New Delhi is looking at optimistic projections for GDP growth in the upcoming fiscal year, with Ernst & Young (EY) suggesting that India could reach over 7 per cent growth in FY25. However, achieving this target will depend on strong government investment and effective inflation control. Recent reports indicate a mixed outlook, with the Reserve Bank of India (RBI) maintaining a cautious stance on monetary policy due to rising inflation. In September 2024, Consumer Price Index (CPI) inflation reached 5.5 per cent, slightly above the RBI’s target of 4.1 per cent for the second quarter of FY24. Projections for the third quarter suggest CPI inflation could rise to 4.8 per cent, potentially delaying any interest rate reductions by the RBI.
Despite global trends towards rate cuts, the RBI decided to retain the repo rate at 6.5 per cent during its October monetary policy review. The central bank remains optimistic about India’s real GDP growth for FY25, forecasting a rate of 7.2 per cent driven by strong private consumption and investment growth. However, there is a significant downside risk due to a 19.5 per cent contraction in government investment spending, which is crucial for sustaining economic momentum. The challenge of meeting the government’s budgeted growth targets is further highlighted by the negative growth of corporate income tax revenues and a decline in capital expenditure.
Recent economic data indicates a moderation in growth momentum, with the Manufacturing Purchasing Managers’ Index (PMI) falling to 56.5 in September and services PMI dipping below 60 for the first time since January 2024. Additionally, the Index of Industrial Production (IIP) contracted for the first time since October 2022, reflecting broader economic challenges. The International Monetary Fund (IMF) has projected a moderation of India’s GDP growth from 8.2 per cent in FY24 to 7 per cent in FY25, and further to 6.5 per cent in FY26 due to the exhaustion of pent-up demand from the pandemic.
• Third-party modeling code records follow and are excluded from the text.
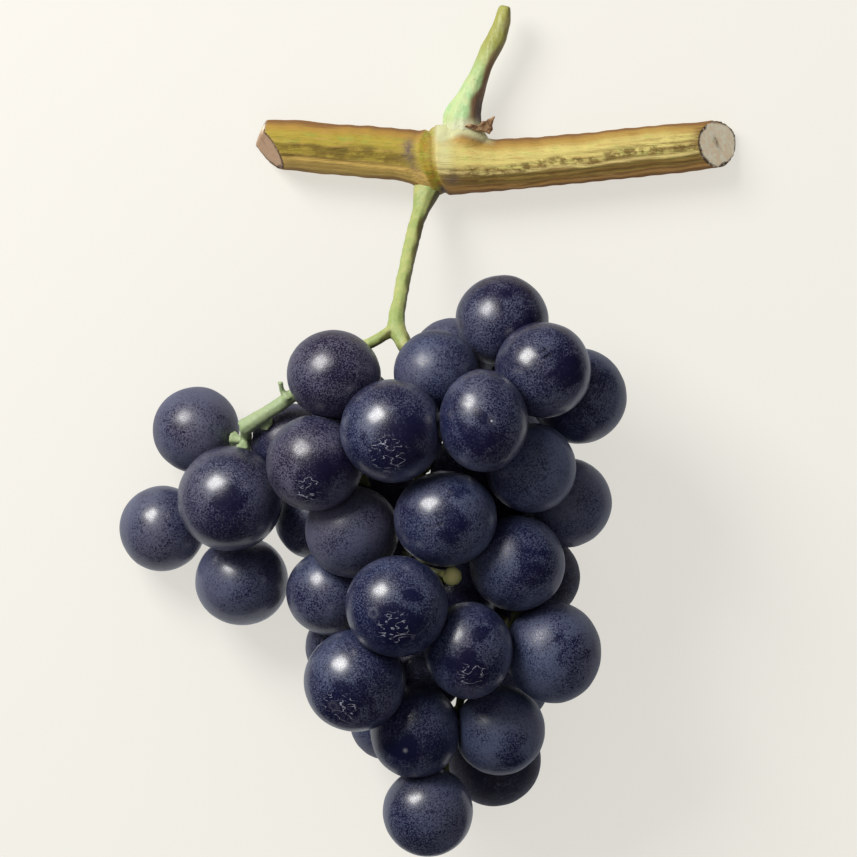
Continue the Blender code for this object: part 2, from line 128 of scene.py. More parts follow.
# Colours of the cane's node and of its cut wood
NODE_OCHRE = (0.420, 0.290, 0.030)
NODE_GREEN = (0.360, 0.370, 0.050)
NODE_SPOT = (0.360, 0.170, 0.030)
NODE_PALE = (0.600, 0.600, 0.340)
NODE_PURPLE = (0.150, 0.105, 0.110)
# the cut wood's ring colours, brightened past its own colour as painted light on the shaded cut face
WOOD_DARK_RING_LIT = (0.960, 0.780, 0.550)
WOOD_PALE_RING_LIT = (1.0, 0.930, 0.740)
WOOD_PITH = (0.280, 0.200, 0.120)
WOOD_STAIN = (0.400, 0.220, 0.120)
WOOD_RIM = (0.090, 0.050, 0.030)

# Colours of the leaf stalk and the bud scale
STALK_MINT = (0.400, 0.620, 0.290)
STALK_GREEN = (0.520, 0.640, 0.300)
STALK_UPPER = (0.350, 0.350, 0.070)
STALK_STREAK = (0.560, 0.600, 0.300)
STALK_BROWN = (0.190, 0.110, 0.055)
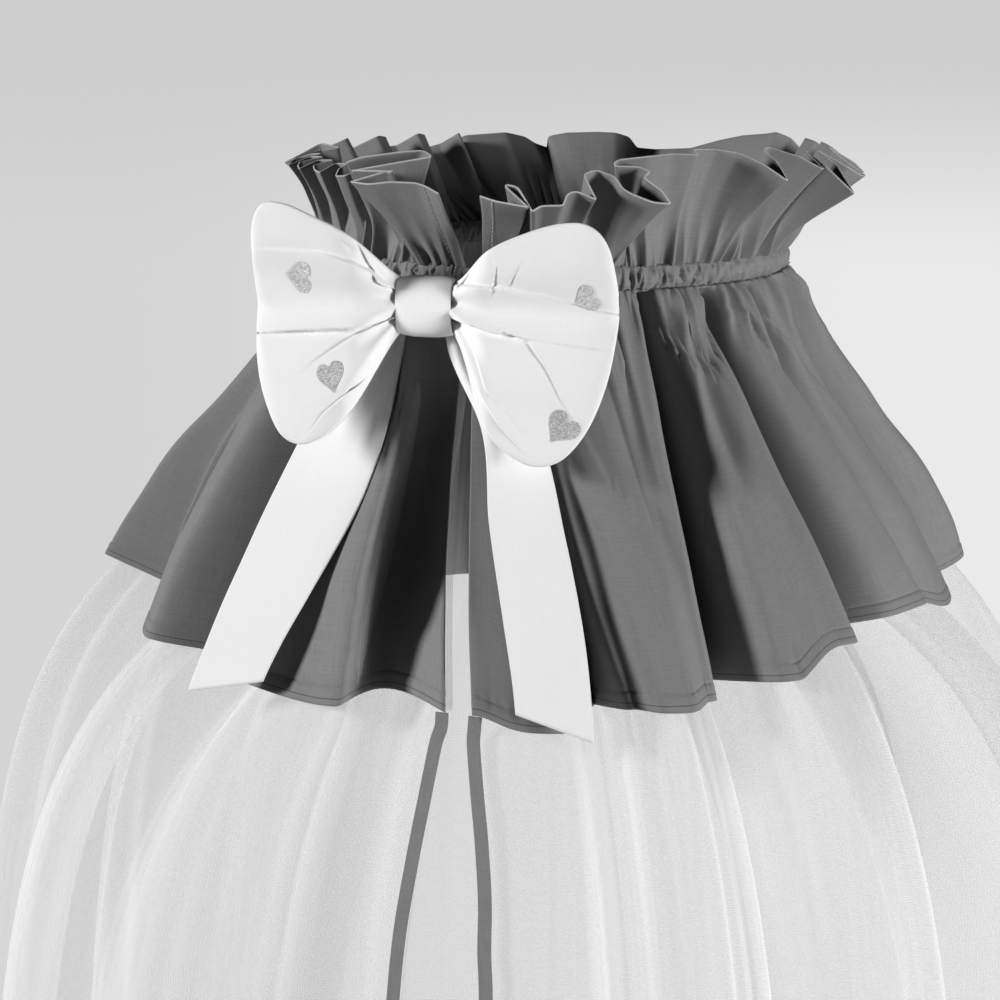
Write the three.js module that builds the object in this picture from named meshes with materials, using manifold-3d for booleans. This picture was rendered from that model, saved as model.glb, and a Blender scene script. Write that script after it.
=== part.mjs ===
// Bed crown canopy: a gathered valance with a ruffled frill and a padded bow on a wire ring,
// a long net drape inside it, and the pole socket that the ring's two legs drop into.
// Millimetres, +Z up. The origin is the centre of the socket spigot's lower end face.
// Turns are degrees round the ring's centre from the front (-Y), growing toward +X.
import * as THREE from 'three';
import { mergeVertices } from 'three/addons/utils/BufferGeometryUtils.js';
import Module from 'manifold-3d';

const wasm = await Module();
wasm.setup();

// Driving dimensions
const ringRadius = 166;        // centre line of the wire ring
const wireRadius = 2.5;
const wireClearance = 0.3;     // under the casing's top, where the cloth hangs on the wire
const seatGap = 0.3;           // between sewn or touching pieces

const spigotLength = 28;       // plug that goes into a tubular pole
const spigotRadius = 6;
const collarRadius = 10;
const collarHeight = 4;
const socketHeight = 18;
const socketWidth = 46;
const socketDepth = 22;
const socketEdge = 1;
const legSpacing = 28;         // between the ring's two legs
const legDepth = 15;           // how far each leg drops into the socket
const legRise = 4;             // straight leg above the socket
const bendRadius = 8;
const filletDepth = 18;        // from the legs forward to the centres of the ring's fillets

const casingHeight = 16;
const casingDepth = 13;
const casingWall = 1.2;
const casingChamfer = 2.4;
const casingPucker = 0.5;
const buttonholeMargin = 1;

const clothThickness = 1.6;    // the valance's turned cotton
const skirtHeight = 270;       // mean height from casing to hem
const skirtFlareWidth = 180;   // widest flare beyond the casing
const netThickness = 1.2;
const netTopInset = 7.6;       // net inside the skirt, at the casing
const netHemInset = 14;        // net inside the skirt, at the hem
const netLength = 1400;        // height of the net drape below the casing
const netHalfWidth = 500;
const netHalfDepth = 405;
const netFoldDepth = 70;

const frillRise = 58;
const frillReach = 47;         // how far the frill leans out at its widest
const frillDepth = 12;         // radial depth of one ruffle
const frillThickness = 1.4;
const frillFootWave = 1.6;

const knotWidth = 38;
const knotHeight = 41;
const knotDepth = 32;
const knotDrop = 20;           // the knot's centre below the ring
const knotEdge = 5;
const wingSpans = { left: 98, right: 108 };
const wingTops = { left: 72, right: 62 };        // above the knot's centre
const wingBottoms = { left: 88, right: 97 };     // below the knot's centre
const wingPad = 12;            // half the thickness of a wing's filling
const wingSeam = 1.2;          // half the thickness of its sewn edge
const wingForward = 11;        // a wing's middle stands this far in front of the knot's centre
const pleatDepth = 5;

const tailWidth = 58;
const tailThickness = 1.6;
const tailGap = 4;             // a tail's clearance over the skirt's ridges
const tieWidth = 9;
const tieThickness = 1.6;

// Folds, counts and turns
const slitTurn = 2.2;           // the slit's middle at the casing
const slitHalfTurn = 1.9;
const knotTurn = -3.4;
const bowTurn = 8;             // the way that the bow faces
const ruffles = 24;
const ruffleSteps = 8;
const foldSteps = 3;           // stations from one ridge to the next valley
const netBackSteps = 2;        // the same in the net's back, between these rows of the folds
const netBackRows = [12, 24];
const ringSteps = 64;
const casingSteps = 72;
const wireSides = 8;

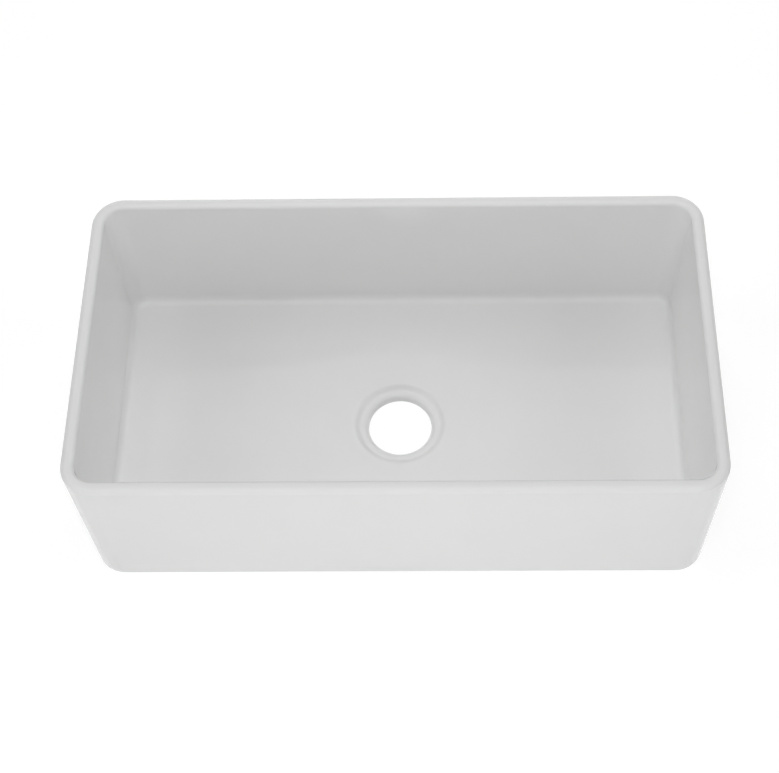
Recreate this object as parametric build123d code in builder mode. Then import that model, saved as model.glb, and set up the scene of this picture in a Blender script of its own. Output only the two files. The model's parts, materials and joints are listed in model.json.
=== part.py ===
from build123d import *
import os
from math import atan, degrees

# White gloss undermount kitchen sink, in millimetres.
# The origin is on the drain's axis, in the plane of the base that the bowl rests on.
# +X runs along the length, +Y towards the back wall, +Z up towards the rim.

# Bowl: outside sizes at the rim, walls and roundings
bowl_length = 838.0
bowl_depth = 454.0
bowl_height = 254.0
wall = 17.0
wall_lean = 2.5              # how far each wall leans in, from the rim down to the base
corner_radius = 42.0         # upright outside corners, at the rim
rim_outer_round = 8.0
rim_inner_round = 6.0
base_round = 5.0

# Floor: a shallow valley along the length, with a round dish in it that falls to the drain
floor_thickness = 26.8       # at the long walls
valley_fall = 4.3            # from the long walls down to the middle line
valley_round = 2900.0
dish_margin = 20.0           # from the long walls to the dish's edge
dish_edge_slope = 0.038
drain_thickness = 17.7       # at the top of the recess
floor_round = 12.0

# Drain: the hole, and the soft-edged recess that a strainer's flange drops into
drain_radius = 45.0
recess_width = 17.5
recess_slope_width = 4.5     # how far the recess's side leans out over its depth
recess_depth = 5.4
recess_round = 9.0
recess_foot_round = 6.0
drain_lip_round = 5.5
drain_foot_round = 1.5

# Hangers: where their screws stand on the outside of the walls
pivot_drop = 90.0            # from the rim down to each screw
side_spacing = 190.0         # between the two screws in each short wall
back_spacing = 270.0         # between neighbouring screws in the back wall

# Brass inserts, bonded into blind holes, each with its flange on a flat seat
insert_radius = 5.0
insert_length = 11.0
insert_flange_radius = 8.0
insert_flange = 2.0
seat_depth = 0.5             # of the flat seat in the leaning wall
bond_gap = 0.1
hole_spare_depth = 0.5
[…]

To maintain the growth momentum, India will need to accelerate government investment to avoid crowding out private sector initiatives. It is essential for the government to focus on controlling inflation and stimulating private sector growth to achieve the targeted GDP growth of over 7 per cent in FY25. By addressing the challenges in government investment spending and working towards a more stable economic environment, India can work towards a sustainable and robust growth trajectory in the years to come.